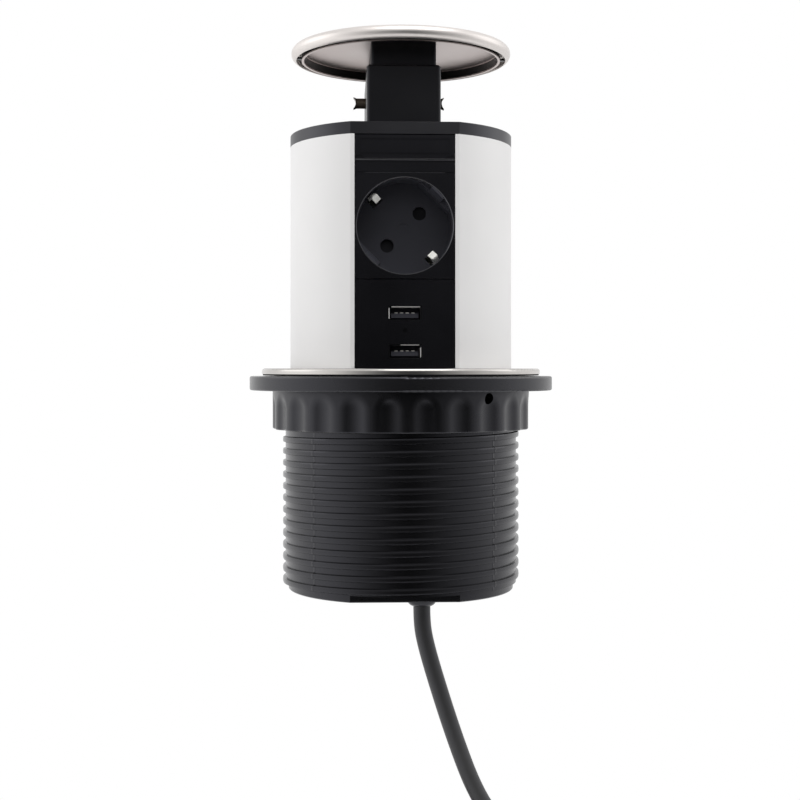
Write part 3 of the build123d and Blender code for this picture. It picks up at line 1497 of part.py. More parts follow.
# Plug: strain relief, grip and round body with key grooves and seats for the earth strips
relief_low = plug_entry_z - relief_length
grip_low = relief_low - grip_length
plug_low = grip_low - plug_length
with BuildPart() as plug_body:
    with BuildSketch(Plane(origin=(plug_x, layer_step, 0), x_dir=(1, 0, 0), z_dir=(0, -1, 0))):
        with BuildLine():
            Polyline(
                (0, plug_entry_z),
                (relief_tip_radius, plug_entry_z),
                (relief_radius, relief_low),
                (grip_radius, relief_low - plug_shoulder),
                (grip_radius, grip_low),
                (plug_radius, grip_low - plug_shoulder),
                (plug_radius, plug_low),
                (0, plug_low),
                close=True,
            )
        make_face()
    revolve(axis=Axis((plug_x, layer_step, 0), (0, 0, 1)))
    with BuildSketch(Plane.XY.offset(plug_low)):
        with Locations((plug_x, layer_step)):
            Rectangle(4 * plug_radius, 2 * plug_radius)
            Rectangle(2 * plug_flat, 2 * plug_radius, mode=Mode.SUBTRACT)
        with Locations((plug_x - plug_flat, layer_step), (plug_x + plug_flat, layer_step)):
            Rectangle(2 * plug_groove_depth, plug_groove_width)
    extrude(amount=plug_length - plug_shoulder, mode=Mode.SUBTRACT)
    with BuildSketch(Plane.XY.offset(plug_low)):
        with Locations((plug_x, layer_step - plug_radius), (plug_x, layer_step + plug_radius)):
            Rectangle(plug_strip_width + 2 * plug_strip_gap, 4 * plug_strip_sheet)
    extrude(amount=plug_strip_length + plug_strip_gap, mode=Mode.SUBTRACT)
    with BuildSketch(Plane.XY.offset(plug_low)):
        with Locations((plug_x - pin_spacing / 2, layer_step), (plug_x + pin_spacing / 2, layer_step)):
            Circle(plug_stem_radius + screw_gap)
    extrude(amount=plug_pin_sink, mode=Mode.SUBTRACT)
    with BuildSketch(Plane.XY.offset(plug_low)):
        with Locations((plug_x, layer_step + plug_earth_offset)):
            Circle(plug_earth_radius)
    extrude(amount=plug_earth_depth, mode=Mode.SUBTRACT)
plug_body.part.label = "plug_body"
export_step(plug_body.part, "parts/plug_body.step")

# Plug pins with rounded tips
with BuildPart() as plug_pins:
    with BuildSketch(Plane.XY.offset(plug_low)):
        with Locations((plug_x - pin_spacing / 2, layer_step), (plug_x + pin_spacing / 2, layer_step)):
            Circle(pin_radius)
    extrude(amount=-plug_pin_length)
    fillet(plug_pins.edges().group_by(Axis.Z)[0], plug_pin_round)
    with BuildSketch(Plane.XY.offset(plug_low)):
        with Locations((plug_x - pin_spacing / 2, layer_step), (plug_x + pin_spacing / 2, layer_step)):
            Circle(plug_stem_radius)
    extrude(amount=plug_pin_sink)
plug_pins.part.label = "plug_pins"
export_step(plug_pins.part, "parts/plug_pins.step")

# Plug earth strips on two sides of the body
with BuildPart() as plug_earth_strips:
    with BuildSketch(Plane.XY.offset(plug_low)):
        strip_y = plug_radius - 1.5 * plug_strip_sheet
        with Locations((plug_x, layer_step - strip_y), (plug_x, layer_step + strip_y)):
            Rectangle(plug_strip_width, plug_strip_sheet)
    extrude(amount=plug_strip_length)
plug_earth_strips.part.label = "plug_earth_strips"
export_step(plug_earth_strips.part, "parts/plug_earth_strips.step")


def self_gap(line, length, spacing):
    """The smallest free space between far-apart places of one cord, measured on points."""
    count = int(length / spacing)
    points = [line.position_at(k / count) for k in range(count + 1)]
    skip = int(3 * cord_diameter / spacing)
    least = min(
        (points[a] - points[b]).length
        for a in range(0, count, 2)
        for b in range(a + skip, count + 1, 2)
    )
    return least - cord_diameter


section = pi * cord_radius**2
print("cord bend radii", [round(r, 1) for r in cord_radii])
print("tail bend radii", [round(r, 1) for r in tail_radii])
for name, piece, path in (
    ("cord", cord, cord_path),
    ("cord_coil", cord_coil, coil_path),
    ("cord_tail", cord_tail, tail_path),
):
    length = path.wires()[0].length
    print(name, "length", round(length, 1), "volume ratio", round(piece.part.volume / section / length, 4))
print("coil self gap", round(self_gap(coil_path.wires()[0], coil_path.wires()[0].length, 3.0), 2))
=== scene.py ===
# %% [markdown]
# # A pop-up socket tower for a worktop
# The object is a socket tower that slides up out of a hole in a kitchen worktop. The engineering
# model already holds every rigid piece at its real size, so this lesson dresses it: it sets up the
# camera and light, draws the mains cord as one smooth line, and gives each piece the finish that
# the real one has. Lengths are in metres, +Z is up, and the flat front faces -Y.

import json
from math import cos, pi, radians, sin

import bpy
import numpy as np
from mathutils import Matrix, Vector


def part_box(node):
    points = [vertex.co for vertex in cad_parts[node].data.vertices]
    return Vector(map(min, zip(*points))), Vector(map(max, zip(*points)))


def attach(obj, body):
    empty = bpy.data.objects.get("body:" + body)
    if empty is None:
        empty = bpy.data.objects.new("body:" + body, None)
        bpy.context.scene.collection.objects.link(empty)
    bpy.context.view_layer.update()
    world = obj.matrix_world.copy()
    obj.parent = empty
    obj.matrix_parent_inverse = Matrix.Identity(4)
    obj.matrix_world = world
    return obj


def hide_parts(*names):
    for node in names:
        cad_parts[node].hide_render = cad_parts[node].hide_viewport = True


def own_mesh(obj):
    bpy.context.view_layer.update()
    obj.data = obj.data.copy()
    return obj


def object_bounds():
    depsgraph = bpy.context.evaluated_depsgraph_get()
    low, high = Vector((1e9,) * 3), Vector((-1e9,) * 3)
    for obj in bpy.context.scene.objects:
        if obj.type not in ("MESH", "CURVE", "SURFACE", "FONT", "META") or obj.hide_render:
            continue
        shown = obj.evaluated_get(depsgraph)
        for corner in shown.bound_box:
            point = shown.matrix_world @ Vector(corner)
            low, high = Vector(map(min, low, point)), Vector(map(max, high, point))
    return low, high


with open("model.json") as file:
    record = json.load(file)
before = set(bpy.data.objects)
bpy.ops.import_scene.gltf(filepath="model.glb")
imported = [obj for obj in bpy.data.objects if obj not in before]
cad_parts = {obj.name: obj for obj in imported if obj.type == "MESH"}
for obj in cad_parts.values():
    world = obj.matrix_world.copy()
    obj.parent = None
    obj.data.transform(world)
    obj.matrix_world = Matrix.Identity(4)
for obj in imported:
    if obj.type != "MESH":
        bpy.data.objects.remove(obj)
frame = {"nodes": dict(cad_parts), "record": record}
cad_box = [list(corner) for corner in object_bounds()]
nodes = frame["nodes"]
lowest = {
    joint["name"]: joint["range_m"][0]
    for joint in frame["record"]["behaviour"]["joints"]
    if "range_m" in joint
}
print("pieces in the engineering model:", len(nodes))
print("lowest place of each sliding joint:", lowest)

# %% [markdown]
# The photograph is taken level with the steel ring, straight at the flat front and a touch from the
# left. A camera that stays level and shifts its frame keeps the tower's sides upright. A tilted
# camera would make them converge, so the shift is used, and only as much as the framing needs.

# %% Camera
eye_height = 0.003
eye_distance = 0.6162
eye_azimuth = radians(-2.3)
camera_data = bpy.data.cameras.new("camera")
camera_data.lens = 64.1
camera_data.sensor_width = 36.0
camera_data.shift_x = -0.0010
camera_data.shift_y = -0.0395
camera_data.clip_start = 0.01
camera = bpy.data.objects.new("camera", camera_data)
camera.location = (sin(eye_azimuth) * eye_distance, -cos(eye_azimuth) * eye_distance, eye_height)
camera.rotation_euler = (pi / 2, 0, eye_azimuth)
bpy.context.scene.collection.objects.link(camera)
bpy.context.scene.camera = camera
print("camera at", tuple(round(v, 3) for v in camera.location))

# %% [markdown]
# The mains cord is a round rubber lead that leaves the gland in the foot, swings to the right and
# lies in a tied coil with its plug. One spline carries the whole length, because a real cord is one
# bent rod and never shows a corner. Its points are the route's own corners: a spline of order three
# rounds them by itself, as the stiff sheath does.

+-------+

- **What the task requires**
Scan the material and collect every line that contains "collection".

- **Solution for this exercise**
        bpy.context.scene.collection.objects.link(empty)
bpy.context.scene.collection.objects.link(camera)